United States Department of Agriculture (USDA) loans are backed by the federal government. The government offers this assistance program to encourage development in rural and sometimes also suburban areas. In order to encourage people to move into more rural areas, you can get USDA loans with $0 down. USDA loans also have lower fees than other types of loans.
Both you and your new home must meet a few criteria to qualify for a USDA loan. First, your home must be in a rural or suburban area. In addition, your home can’t be on or part of a working farm, it must also be a single-family unit, and you must live in the home as your primary residence.
You also need to meet a few financial requirements to qualify. The combined gross income in your household cannot be more than 115% of the median income of the county your home is in. Your debt-to-income ratio (a ratio that compares how much you owe each month to how much you earn) shouldn’t be higher than 45%, and you must have a credit score of at least 640.
The US Department of Veterans Affairs (VA) allows active-duty service members, members of the National Guard, veterans or the spouses of deceased veterans to qualify for government-backed VA loans for $0 down also. You get a loan through a private lender, and then the VA guarantees it.
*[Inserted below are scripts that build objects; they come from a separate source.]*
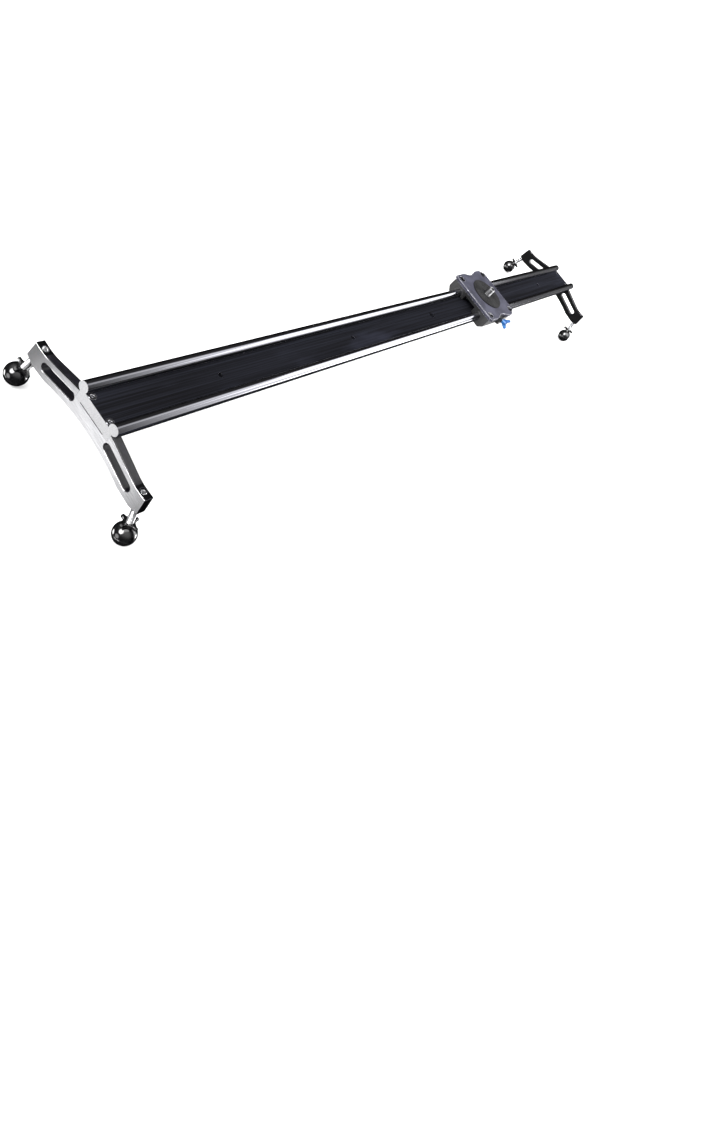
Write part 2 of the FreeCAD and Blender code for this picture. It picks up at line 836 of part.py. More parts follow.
def place_brake_piece(piece, distance=0):
    """Brake pieces stand on the shaft's centre line, with their own Z out along the screw."""
    out_y, out_z = -cosine(d.brake_tilt), sine(d.brake_tilt)
    place(piece, d.brake_x, out_y * distance - d.shaft_offset,
          shaft_height + out_z * distance, (1, 0, 0), 90 - d.brake_tilt)


def make_brake():
    pad_start = d.shaft_radius + d.brake_gap
    pad_end = pad_start + d.brake_pad_thickness
    brake_pad = new_body("brake_pad")
    disc = new_sketch(brake_pad, "XY_Plane", pad_start)
    ring(disc, 0, 0, d.brake_pad_radius)
    pad(brake_pad, disc, d.brake_pad_thickness)
    place_brake_piece(brake_pad)
    parts.append(brake_pad)

    screw = new_body("brake_screw")
    outline = new_sketch(screw, "XZ_Plane")
    radius, edge = d.brake_screw_radius, d.brake_screw_chamfer
    screw_end = pad_end + d.brake_screw_length
    trace(outline, [(0, pad_end), (radius - edge, pad_end), (radius, pad_end + edge),
                    (radius, screw_end), (0, screw_end)])
    revolve(screw, outline)
    place_brake_piece(screw)
    parts.append(screw)

    hub = new_body("brake_knob_hub")
    outline = new_sketch(hub, "XZ_Plane")
    start, end = d.knob_start, d.knob_start + d.knob_hub_length
    crown = end + d.knob_crown_rise
    trace(outline, [(0, screw_end), (radius, screw_end), (radius, start),
                    (d.knob_hub_radius, start), (d.knob_hub_radius, end),
                    (d.knob_crown_radius, crown), (0, crown)])
    revolve(hub, outline)
    place_brake_piece(hub)

    wings = new_body("brake_knob_wings")
    outline = new_sketch(wings, "YZ_Plane")
    reach, tip = d.knob_wing_reach, start + d.knob_wing_end
    root_half, root_low = d.knob_hub_radius, start + d.knob_root_rise
    shoulder, inner = tip - d.knob_tip_height, reach - d.knob_tip_width
    saddle = end + d.knob_saddle_rise
    tip_y, tip_z = rounding((reach, tip), (reach, shoulder), (inner, tip))
    trace(outline, [
        (-root_half, root_low),
        (root_half, root_low),
        (reach, shoulder),
        (inner, tip, d.knob_tip_radius, (tip_y, tip_z)),
        (0, saddle, d.knob_saddle_radius, (inner / 2, shoulder)),
        (-inner, tip, d.knob_saddle_radius, (-inner / 2, shoulder)),
        (-reach, shoulder, d.knob_tip_radius, (-tip_y, tip_z)),
    ])
    pad(wings, outline, d.knob_wing_thickness, symmetric=True)
    place_brake_piece(wings)
    cutter = cylinder("brake_knob_bore", radius, screw_end)
    place_brake_piece(cutter)
    whole = doc.addObject("Part::Fuse", "brake_knob_whole")
    whole.Base = hub
    whole.Tool = wings
    parts.append(carve("brake_knob", whole, [cutter]))


# ---------------------------------------------------------------- the whole slider

make_rail()
for end, way in ENDS.items():
    make_bracket(end, way)
    for side, hand in SIDES.items():
        foot = f"{end}_{side}"
        make_ball(foot, way, hand)
        make_stud(foot, way, hand)
        make_grip(foot, way, hand)
make_carriage_body()
for end, way in ENDS.items():
    for side, hand in SIDES.items():
        make_liner(end, way, side, hand)
make_plate()
make_head_mount()
make_brake()
doc.recompute()

for item in doc.Objects:
    if "Invalid" in item.State or "Error" in item.State:
        raise RuntimeError(f"{item.Label} failed: {item.State}")
os.makedirs("parts", exist_ok=True)
for piece in parts:
    if piece.Shape.isNull() or not piece.Shape.isValid():
        raise RuntimeError(f"{piece.Label} has no valid shape")
    box = piece.Shape.BoundBox
    print(f"{piece.Label:28s} {len(piece.Shape.Solids)} solids {piece.Shape.Volume:12.1f} mm3 "
          f"x {box.XMin:7.2f}..{box.XMax:7.2f} y {box.YMin:7.2f}..{box.YMax:7.2f} "
          f"z {box.ZMin:7.2f}..{box.ZMax:7.2f}")
    piece.Shape.exportStep(f"parts/{piece.Label}.step")
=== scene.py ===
import math

import bmesh
import bpy
from mathutils import Matrix, Vector


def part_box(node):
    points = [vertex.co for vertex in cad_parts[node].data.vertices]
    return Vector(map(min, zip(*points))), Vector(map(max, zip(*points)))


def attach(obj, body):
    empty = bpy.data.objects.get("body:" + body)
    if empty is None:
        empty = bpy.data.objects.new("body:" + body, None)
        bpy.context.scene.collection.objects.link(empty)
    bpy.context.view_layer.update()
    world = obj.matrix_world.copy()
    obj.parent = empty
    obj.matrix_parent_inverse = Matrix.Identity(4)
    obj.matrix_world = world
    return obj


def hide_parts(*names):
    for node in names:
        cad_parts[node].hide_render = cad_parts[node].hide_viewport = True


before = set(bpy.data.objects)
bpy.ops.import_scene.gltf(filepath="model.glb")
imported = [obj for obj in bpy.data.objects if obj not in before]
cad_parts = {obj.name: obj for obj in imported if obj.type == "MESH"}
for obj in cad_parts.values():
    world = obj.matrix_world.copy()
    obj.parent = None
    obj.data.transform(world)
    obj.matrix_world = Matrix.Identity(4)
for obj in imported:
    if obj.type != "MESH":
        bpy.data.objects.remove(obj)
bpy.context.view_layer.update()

# Everything is in metres, in the frame of the CAD model: X along the rail, Z up.
# "Near" is the end at -X, "far" the end at +X, "right" the side at -Y.
MM = 0.001
ENDS = {"near": -1, "far": 1}
SIDES = {"right": -1, "left": 1}
_, RAIL_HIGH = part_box("rail")
SHAFT_RADIUS = 5 * MM
SHAFT_Y = 20 * MM
SHAFT_Z = RAIL_HIGH.z - SHAFT_RADIUS
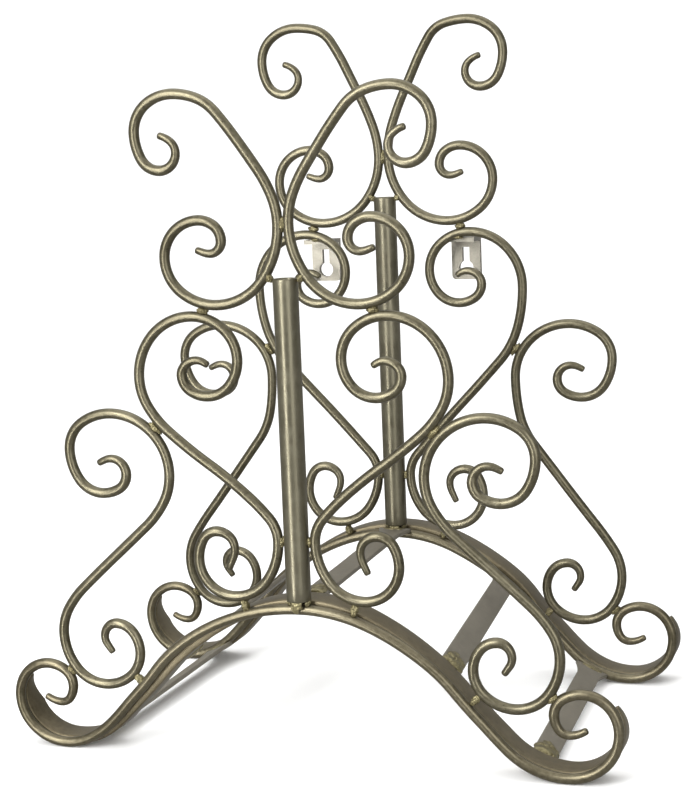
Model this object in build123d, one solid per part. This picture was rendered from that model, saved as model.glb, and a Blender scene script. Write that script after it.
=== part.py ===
from build123d import *
import math
import os

# Scrolled wrought-iron wall holder: two open scroll panels joined by cross straps.
# Millimetres. The origin is on the ground under the middle of the holder. X runs
# along the panels, -Y is the front, +Y is the wall side and Z is up.

# Bar stock
ROD_D = 6.4            # round bar of the scrolls and the arches, 1/4 in
TIP_D = 4.4            # the same bar where it is drawn down at a scroll's end
STRIP_W = 20.0         # flat strip behind each arch rod, along Y
STRIP_T = 6.0
STRIP_END_W = 4.0      # the strip narrows to this at its ends, around the volutes
STRIP_END_X = 175.0    # its ends lie beyond this
STRIP_END_Z = (22.0, 46.0)
STRAP_W = 15.0         # flat cross straps, along the arch
STRAP_T = 3.0

CUT_DEPTH = 30.0

# Panels
PANEL_PITCH = 200.0    # between the rod planes of the two panels
APEX_Z = {"front": 96.0, "back": 98.6}         # arch rod centre at the middle
STRIP_APEX_Z = {"front": 98.3, "back": 101.4}  # strip centre at the middle

# Centre posts
POST_D = 15.0
POST_WALL = 1.5
POST_TOP = {"front": 293.5, "back": 331.0}
POST_GAP = 0.2         # between the post's foot and the strip

# Keyhole tabs in the wall plane, each bent forward at the top under a middle scroll
TAB_X = 50.5
TAB_W = 20.0
TAB_LOW, TAB_HIGH = 273.0, 302.6
TAB_T = 4.0
TAB_CORNER = 3.0
FLANGE_T = 3.0
HOLE_R = 5.0           # round part, over the screw's head
HOLE_Z = 281.0
SLOT_W = 5.0           # narrow part, around the screw's shank
SLOT_TOP = 295.0

# Cross straps: where each meets the front strip and the back rod, along X
STRAPS = {
    "middle": (0.0, 0.0),
    "inner_right": (85.0, 78.0), "inner_left": (-85.0, -78.0),
    "outer_right": (140.5, 136.0), "outer_left": (-140.5, -136.0),
}

STRAP_FRONT = ROD_D / 2 + STRIP_W - PANEL_PITCH / 2    # rear edge of the front strip
STRAP_BACK = (PANEL_PITCH - ROD_D) / 2                 # front of the back arch rod
STRAP_SLACK = 1.5                                      # clearance for the skewed ends

# Weld beads, in the plane of the rods
BEAD_R = 3.4
SMALL_BEAD_R = 2.4
WIDE_BEAD_R = 4.2
LUMP = (17.0, 24.0, 9.0)       # weld lump on a strap's front end
LUMP_CORNER = 4.0
SEAM = (20.0, 8.0, 5.0)        # smaller weld at its back end
SEAM_CORNER = 2.0
WELD_REACH = 2.0               # how far a strap's welds reach past its ends

# Volutes of the right-hand half: x, z and heading in degrees (0 is +X, 90 is up).
# Both panels use the same ones; only the straight runs between them differ.
C_UPPER = [(74.5, 378.0, 195), (65.0, 368.0, 270), (75.5, 357.7, 0), (91.0, 380.0, 90), (66.5, 402.0, 180)]
C_LOWER = [(44.0, 278.2, 0), (75.5, 306.0, 90), (53.0, 328.2, 180), (39.0, 316.0, 270), (46.5, 308.5, 0),
           (54.0, 310.5, 20)]
M_UPPER = [(52.0, 243.0, 35), (58.5, 245.4, 0), (68.3, 236.5, 270), (52.5, 223.8, 180), (32.3, 246.0, 90),
           (60.5, 271.6, 0), (96.2, 235.0, 270)]
M_LOWER = [(11.6, 137.0, 270), (41.0, 102.4, 0), (63.0, 124.5, 90), (50.5, 142.0, 180), (39.5, 132.0, 270),
           (43.5, 120.0, 295)]
O_UPPER = [(125.5, 182.5, 150), (117.8, 185.0, 180), (108.3, 175.5, 270), (124.5, 163.5, 0),
           (145.5, 190.0, 90), (117.0, 212.8, 180), (79.8, 176.5, 270)]
O_LOWER = [(157.0, 74.0, 270), (130.0, 42.6, 180), (105.6, 64.4, 90), (120.5, 81.8, 0), (129.0, 73.0, 270),
           (124.5, 64.0, 235)]

# Each arch rod: its two legs, bent by hand and not quite alike, and the volute they end in
LEG_RIGHT = [(79.6, 64.7, 321), (107.6, 35.2, 314), (123.7, 18.4, 315)]
LEG_LEFT = [(81.9, 67.4, 321), (109.8, 37.4, 314), (125.8, 20.0, 314)]
VOLUTE_FOOT = [(160.0, 3.2, 0), (190.3, 32.0, 90), (186.3, 45.0, 125)]
VOLUTE_CURL = [(169.5, 53.8, 180), (152.8, 40.5, 270), (161.5, 29.2, 0), (171.0, 32.2, 32)]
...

VA loans are backed by the Department of Veterans Affairs and are another option if you want to buy a home with no down payment. VA loans also necessitate that you pay a one-time VA funding fee that’s 2.15% of your loan value, instead of paying mortgage insurance.
In order to qualify for a VA loan, you must meet any one of the following service requirements:
- 90 consecutive days of active service during wartime
- 181 consecutive days of active service during peacetime
- 6 years of service in the National Guard or Reserves
- Be a service member’s spouse that died either in the line of duty or from a service-related disability
- And then in addition to one of the above service requirements, you need a credit score of at least 640.
Navy Federal Credit Union loans
One of the biggest credit unions, Navy Federal Credit Union offers a $0 down mortgage option for military members, military families, and some civilian employees of the US Department of Defense.
You can get a mortgage loan without a down payment from the credit union, but you’ll have to pay a funding fee. However, that funding fee is a flat rate, and might even be lower than the VA loan funding fee, depending on your situation.
Pros and cons of zero down payment loans
- No money down – Clearly a perk to guarantee you can buy a house without any savings. This is of course the obvious advantage.
- Credit score qualifier – Easier to qualify for a mortgage, if your credit score isn’t terrible, and you don’t need to worry as much about trying to make your credit score better before trying to qualify.
- More money on hand – If you’re putting less money down on your house payment, that means you’ll have more money available for other expenses.
- Quicker qualification – You won’t need to jump through as many hoops qualifying for a lender with less examination of your records.
- No equity – When you borrow the full value of your property, you’re more financially at risk if the real estate market takes a downturn. Without equity in your home right from the start, loss of value from a declining real estate market can lock you into a less flexible position.
- Higher risk – Since you’re not putting down any money, you will likely be perceived as a higher risk by the lender, which means you’ll also likely pay a higher interest rate on your loan. Lenders charge higher mortgage rates to borrowers with lower credit scores and/or with no down payments.
- Higher fees – You’ll probably pay higher fees on your mortgage payments too — as well as mortgage insurance premiums
- Monthly mortgage payment – Because of all these cons above, your monthly payment will likely be higher too.
Low down payment loans
If you don’t qualify for a USDA, VA loan or Navy loan, there are still ways to pay less of a down payment than normal but not $0. Here are a few of those options.
Contrary to popular belief, you don’t need a standard 20% of the value of your home as a down payment to qualify for a conventional loan. And depending on your lender, you can get a loan with as little as 3% down. To qualify for a conventional loan, you may need at least a 620-640 credit score. However you consequently may be subject to a PMI payment.
A PMI (Private Mortgage Insurance) requirement as a condition of your loan if your down payment is less than 20% of the loan amount protects your lender, if you stop making payments on your loan. Regardless of the fact that you’re the one paying for it, PMI offers no benefits at all to you. As a result, most people want to cancel PMI as soon as possible. You can contact your lender and request that they cancel your PMI plan as soon as you reach the 20% equity point in your home via your payments on your mortgage loan.
Federal Housing Administration (FHA) loans, which you can get with as little as 3.5% down, are loans for people who have low to moderate income. FHA loans have fewer requirements than USDA and VA loans. For these loans, you need to live in the house you’re buying as your primary residence, you also need to buy a home that meets livability standards and move in within 60 days of closing. For a 3.5% down payment FHA loan, you’ll need a credit score of at least 580.
You’ll also need to pay for mortgage insurance throughout the life of the loan, if you have a down payment of less than 10% of the sale price of the home. It’s also possible to get an FHA loan, build 20% equity in your house and then refinance to a conventional loan as a workaround. This will eliminate the lifetime-of-the-loan mortgage insurance requirement.
Government-backed USDA, VA, and Navy loans can indeed let you buy a home with $0 down. If you qualify. However most people can’t qualify for those. And therefore most home buyers will need to put down at least 3 to 5 percent or more of the cost of the home to get a mortgage. But no matter what kind of loan you get, you should make sure you can truly afford the mortgage payments every month in addition to the other costs of owning a home (insurance, repairs, maintenance, etc) every month.